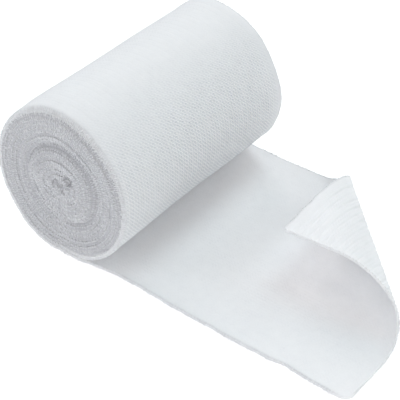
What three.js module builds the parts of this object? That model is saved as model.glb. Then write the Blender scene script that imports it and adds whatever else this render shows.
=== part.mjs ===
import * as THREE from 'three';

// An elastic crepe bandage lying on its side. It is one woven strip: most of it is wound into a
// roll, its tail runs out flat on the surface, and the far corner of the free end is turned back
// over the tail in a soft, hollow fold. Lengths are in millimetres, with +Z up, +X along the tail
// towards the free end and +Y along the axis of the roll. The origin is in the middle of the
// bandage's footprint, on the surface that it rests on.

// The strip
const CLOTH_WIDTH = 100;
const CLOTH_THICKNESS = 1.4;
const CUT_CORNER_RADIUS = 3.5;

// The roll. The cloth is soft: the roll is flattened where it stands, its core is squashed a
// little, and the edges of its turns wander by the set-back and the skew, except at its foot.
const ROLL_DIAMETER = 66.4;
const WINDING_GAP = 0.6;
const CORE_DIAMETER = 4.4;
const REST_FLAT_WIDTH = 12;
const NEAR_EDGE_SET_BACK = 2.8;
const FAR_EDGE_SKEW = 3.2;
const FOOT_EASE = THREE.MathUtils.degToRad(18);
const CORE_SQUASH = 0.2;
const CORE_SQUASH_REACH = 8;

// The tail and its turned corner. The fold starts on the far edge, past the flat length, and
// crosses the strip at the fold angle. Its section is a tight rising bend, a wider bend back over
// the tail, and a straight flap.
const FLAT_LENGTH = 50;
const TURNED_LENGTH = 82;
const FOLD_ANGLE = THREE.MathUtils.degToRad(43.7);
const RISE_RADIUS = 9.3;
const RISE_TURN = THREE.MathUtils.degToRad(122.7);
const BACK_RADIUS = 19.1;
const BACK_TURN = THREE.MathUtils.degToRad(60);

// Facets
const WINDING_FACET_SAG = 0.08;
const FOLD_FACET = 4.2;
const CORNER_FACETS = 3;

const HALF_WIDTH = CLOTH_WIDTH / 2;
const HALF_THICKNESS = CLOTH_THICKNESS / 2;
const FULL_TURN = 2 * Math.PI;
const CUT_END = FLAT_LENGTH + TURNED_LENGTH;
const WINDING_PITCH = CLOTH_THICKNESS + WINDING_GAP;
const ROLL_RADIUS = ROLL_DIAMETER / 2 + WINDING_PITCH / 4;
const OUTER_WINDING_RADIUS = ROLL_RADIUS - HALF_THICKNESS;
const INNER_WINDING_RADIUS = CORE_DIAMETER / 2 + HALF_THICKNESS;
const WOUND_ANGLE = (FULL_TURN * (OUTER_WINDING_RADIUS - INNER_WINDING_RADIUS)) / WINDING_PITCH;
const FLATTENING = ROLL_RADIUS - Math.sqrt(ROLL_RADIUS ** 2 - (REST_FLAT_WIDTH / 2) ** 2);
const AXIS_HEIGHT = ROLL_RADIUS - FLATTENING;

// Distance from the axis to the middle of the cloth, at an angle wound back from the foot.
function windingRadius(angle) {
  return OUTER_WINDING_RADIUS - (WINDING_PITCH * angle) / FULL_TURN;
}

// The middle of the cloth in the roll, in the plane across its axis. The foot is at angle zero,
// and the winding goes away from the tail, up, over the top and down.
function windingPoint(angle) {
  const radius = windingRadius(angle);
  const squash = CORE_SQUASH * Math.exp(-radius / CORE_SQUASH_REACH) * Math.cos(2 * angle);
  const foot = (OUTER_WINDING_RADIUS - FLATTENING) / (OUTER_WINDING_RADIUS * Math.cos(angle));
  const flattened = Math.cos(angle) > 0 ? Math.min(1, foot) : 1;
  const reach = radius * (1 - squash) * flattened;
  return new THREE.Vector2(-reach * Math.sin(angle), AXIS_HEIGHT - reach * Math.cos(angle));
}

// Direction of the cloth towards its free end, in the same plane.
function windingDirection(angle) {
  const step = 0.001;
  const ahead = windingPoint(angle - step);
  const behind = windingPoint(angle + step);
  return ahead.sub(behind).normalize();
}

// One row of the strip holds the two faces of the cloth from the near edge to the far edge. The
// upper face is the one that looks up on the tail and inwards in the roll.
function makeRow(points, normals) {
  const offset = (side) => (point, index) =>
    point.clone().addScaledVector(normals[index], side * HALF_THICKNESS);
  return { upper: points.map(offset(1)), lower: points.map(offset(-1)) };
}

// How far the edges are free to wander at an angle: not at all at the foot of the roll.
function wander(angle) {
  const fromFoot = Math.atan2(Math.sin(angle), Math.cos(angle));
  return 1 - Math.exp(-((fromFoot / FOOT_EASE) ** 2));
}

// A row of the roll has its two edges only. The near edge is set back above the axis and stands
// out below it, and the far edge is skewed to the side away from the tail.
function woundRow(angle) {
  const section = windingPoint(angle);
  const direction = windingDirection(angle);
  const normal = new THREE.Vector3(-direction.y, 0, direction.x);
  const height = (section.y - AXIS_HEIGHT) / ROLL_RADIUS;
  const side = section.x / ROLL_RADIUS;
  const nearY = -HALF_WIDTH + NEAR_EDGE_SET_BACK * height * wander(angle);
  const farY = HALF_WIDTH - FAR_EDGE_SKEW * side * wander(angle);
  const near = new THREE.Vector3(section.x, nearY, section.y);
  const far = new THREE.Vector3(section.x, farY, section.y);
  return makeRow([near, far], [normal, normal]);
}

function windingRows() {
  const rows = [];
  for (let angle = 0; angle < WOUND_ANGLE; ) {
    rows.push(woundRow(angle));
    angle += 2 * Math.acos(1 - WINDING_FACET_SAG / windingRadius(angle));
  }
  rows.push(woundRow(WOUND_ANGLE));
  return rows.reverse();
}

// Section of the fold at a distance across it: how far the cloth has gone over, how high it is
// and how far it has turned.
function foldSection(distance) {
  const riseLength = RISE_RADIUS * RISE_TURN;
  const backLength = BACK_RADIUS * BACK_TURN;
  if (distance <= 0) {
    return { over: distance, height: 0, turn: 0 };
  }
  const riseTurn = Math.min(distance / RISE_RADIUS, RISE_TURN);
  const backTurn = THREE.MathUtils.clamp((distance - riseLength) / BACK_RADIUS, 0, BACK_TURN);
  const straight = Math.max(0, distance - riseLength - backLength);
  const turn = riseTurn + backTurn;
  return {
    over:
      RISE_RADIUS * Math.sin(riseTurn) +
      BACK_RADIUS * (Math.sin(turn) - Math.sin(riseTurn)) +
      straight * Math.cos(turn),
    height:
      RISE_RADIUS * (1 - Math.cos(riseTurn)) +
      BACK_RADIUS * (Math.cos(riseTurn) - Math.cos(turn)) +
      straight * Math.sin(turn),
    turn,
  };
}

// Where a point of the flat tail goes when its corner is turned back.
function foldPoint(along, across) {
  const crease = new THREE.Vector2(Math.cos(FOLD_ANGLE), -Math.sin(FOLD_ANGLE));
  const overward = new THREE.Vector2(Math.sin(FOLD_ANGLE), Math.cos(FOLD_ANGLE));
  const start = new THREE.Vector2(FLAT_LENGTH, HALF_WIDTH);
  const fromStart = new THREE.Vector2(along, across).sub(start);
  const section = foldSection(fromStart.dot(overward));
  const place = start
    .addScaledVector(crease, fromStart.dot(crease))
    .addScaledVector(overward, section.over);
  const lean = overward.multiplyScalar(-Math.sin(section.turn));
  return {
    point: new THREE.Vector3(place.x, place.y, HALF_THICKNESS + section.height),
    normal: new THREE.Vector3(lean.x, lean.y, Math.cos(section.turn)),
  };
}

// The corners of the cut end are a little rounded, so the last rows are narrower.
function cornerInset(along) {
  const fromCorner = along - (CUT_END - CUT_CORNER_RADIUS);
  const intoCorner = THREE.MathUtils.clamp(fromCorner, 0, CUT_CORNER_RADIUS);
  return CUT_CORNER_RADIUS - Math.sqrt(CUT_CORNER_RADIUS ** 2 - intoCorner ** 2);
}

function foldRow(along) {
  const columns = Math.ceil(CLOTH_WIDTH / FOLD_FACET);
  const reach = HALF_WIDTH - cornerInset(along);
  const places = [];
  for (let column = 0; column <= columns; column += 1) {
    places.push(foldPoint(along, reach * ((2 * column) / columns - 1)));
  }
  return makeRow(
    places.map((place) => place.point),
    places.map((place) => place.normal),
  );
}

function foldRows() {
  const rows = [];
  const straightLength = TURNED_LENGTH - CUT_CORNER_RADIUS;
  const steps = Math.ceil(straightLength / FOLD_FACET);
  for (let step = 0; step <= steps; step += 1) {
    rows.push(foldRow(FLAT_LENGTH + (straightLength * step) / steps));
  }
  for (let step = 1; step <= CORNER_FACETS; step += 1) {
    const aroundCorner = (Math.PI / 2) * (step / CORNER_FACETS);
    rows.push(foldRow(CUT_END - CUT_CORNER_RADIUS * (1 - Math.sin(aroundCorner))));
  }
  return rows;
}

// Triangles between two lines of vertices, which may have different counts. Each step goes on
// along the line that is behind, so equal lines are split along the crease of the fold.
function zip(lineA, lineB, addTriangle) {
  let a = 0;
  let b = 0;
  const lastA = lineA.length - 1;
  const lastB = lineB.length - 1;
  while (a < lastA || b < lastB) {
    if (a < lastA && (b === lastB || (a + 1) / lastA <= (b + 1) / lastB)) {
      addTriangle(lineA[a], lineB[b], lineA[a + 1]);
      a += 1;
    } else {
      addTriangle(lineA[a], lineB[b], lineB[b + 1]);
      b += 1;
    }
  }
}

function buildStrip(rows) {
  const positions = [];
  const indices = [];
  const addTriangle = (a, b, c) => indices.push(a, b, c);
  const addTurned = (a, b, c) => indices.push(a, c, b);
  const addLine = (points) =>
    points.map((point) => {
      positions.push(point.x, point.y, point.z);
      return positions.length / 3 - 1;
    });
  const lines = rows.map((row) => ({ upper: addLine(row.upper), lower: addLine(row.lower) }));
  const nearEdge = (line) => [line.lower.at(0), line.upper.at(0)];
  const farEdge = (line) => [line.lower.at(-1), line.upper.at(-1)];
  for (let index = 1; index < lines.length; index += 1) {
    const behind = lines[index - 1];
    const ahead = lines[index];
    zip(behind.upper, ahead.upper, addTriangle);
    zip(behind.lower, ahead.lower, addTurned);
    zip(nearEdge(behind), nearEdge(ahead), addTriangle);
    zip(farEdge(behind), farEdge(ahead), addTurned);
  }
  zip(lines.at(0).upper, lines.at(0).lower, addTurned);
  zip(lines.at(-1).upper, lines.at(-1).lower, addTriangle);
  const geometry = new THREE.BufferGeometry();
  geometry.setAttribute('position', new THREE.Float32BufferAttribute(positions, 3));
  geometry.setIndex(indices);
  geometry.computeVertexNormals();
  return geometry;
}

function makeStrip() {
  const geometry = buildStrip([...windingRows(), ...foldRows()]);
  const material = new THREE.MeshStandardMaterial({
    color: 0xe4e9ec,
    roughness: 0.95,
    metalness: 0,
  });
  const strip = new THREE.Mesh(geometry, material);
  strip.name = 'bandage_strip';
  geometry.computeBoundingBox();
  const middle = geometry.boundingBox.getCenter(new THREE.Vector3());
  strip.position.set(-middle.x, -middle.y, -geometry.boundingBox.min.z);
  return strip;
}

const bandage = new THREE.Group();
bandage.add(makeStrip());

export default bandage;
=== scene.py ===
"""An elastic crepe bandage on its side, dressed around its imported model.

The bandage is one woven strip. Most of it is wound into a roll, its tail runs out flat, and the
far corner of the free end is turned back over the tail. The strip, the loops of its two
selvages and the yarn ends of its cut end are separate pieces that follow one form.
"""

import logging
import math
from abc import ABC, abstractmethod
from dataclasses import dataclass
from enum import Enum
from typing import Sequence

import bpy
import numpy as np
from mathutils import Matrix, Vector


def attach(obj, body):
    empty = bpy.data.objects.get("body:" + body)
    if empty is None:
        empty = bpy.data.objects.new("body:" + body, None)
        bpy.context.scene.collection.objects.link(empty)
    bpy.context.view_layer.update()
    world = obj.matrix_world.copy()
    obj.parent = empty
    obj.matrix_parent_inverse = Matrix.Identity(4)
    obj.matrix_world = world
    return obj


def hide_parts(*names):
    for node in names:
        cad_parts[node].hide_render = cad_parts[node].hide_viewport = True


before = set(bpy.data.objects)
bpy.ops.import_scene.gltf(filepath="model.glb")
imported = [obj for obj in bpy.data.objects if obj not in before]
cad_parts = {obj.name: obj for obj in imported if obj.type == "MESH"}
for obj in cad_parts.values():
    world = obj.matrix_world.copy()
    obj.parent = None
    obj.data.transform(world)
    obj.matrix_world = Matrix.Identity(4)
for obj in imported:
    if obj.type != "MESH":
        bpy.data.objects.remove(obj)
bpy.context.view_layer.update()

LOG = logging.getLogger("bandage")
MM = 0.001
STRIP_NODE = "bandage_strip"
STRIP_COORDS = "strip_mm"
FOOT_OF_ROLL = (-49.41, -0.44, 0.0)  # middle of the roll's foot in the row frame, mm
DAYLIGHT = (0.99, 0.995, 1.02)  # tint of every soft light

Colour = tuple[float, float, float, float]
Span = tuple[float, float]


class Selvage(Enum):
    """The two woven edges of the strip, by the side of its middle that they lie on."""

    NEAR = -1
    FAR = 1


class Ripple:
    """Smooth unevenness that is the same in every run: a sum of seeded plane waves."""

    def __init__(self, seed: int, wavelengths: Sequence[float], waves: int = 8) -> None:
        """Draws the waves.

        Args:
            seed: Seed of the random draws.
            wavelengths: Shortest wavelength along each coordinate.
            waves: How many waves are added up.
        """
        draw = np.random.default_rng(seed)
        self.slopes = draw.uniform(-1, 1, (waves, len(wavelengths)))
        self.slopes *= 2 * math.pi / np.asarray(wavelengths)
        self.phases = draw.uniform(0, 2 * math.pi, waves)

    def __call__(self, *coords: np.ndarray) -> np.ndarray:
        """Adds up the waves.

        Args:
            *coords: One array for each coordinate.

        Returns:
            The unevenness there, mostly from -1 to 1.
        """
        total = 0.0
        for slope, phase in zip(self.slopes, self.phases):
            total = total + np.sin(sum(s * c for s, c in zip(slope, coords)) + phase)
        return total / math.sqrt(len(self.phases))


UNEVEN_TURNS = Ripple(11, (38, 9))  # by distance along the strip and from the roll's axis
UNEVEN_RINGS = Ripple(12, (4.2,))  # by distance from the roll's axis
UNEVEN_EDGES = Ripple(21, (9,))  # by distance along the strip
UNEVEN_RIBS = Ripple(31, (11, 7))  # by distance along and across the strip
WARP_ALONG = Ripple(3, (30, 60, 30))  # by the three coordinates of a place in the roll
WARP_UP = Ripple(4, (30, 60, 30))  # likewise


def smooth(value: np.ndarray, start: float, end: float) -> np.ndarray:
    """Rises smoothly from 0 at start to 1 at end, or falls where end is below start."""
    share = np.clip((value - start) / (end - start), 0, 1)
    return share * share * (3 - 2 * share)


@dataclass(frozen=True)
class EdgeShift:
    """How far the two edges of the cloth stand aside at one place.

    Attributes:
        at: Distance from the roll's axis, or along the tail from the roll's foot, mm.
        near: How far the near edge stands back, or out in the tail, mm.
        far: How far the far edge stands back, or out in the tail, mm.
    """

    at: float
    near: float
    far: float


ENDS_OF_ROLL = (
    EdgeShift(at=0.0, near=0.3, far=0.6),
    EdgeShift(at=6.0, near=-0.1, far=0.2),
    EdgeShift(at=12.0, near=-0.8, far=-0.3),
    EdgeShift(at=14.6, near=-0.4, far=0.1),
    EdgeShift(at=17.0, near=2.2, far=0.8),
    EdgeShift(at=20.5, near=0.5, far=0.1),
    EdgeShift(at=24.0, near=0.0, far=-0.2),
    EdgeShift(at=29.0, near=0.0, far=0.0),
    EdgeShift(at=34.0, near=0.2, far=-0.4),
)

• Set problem
Everything from the first line above up to and including the line that contains "import * as THREE from 'three';" should be printed exactly; please print only that.

• Expected output
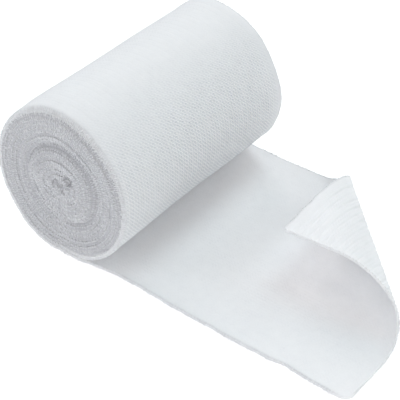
What three.js module builds the parts of this object? That model is saved as model.glb. Then write the Blender scene script that imports it and adds whatever else this render shows.
=== part.mjs ===
import * as THREE from 'three';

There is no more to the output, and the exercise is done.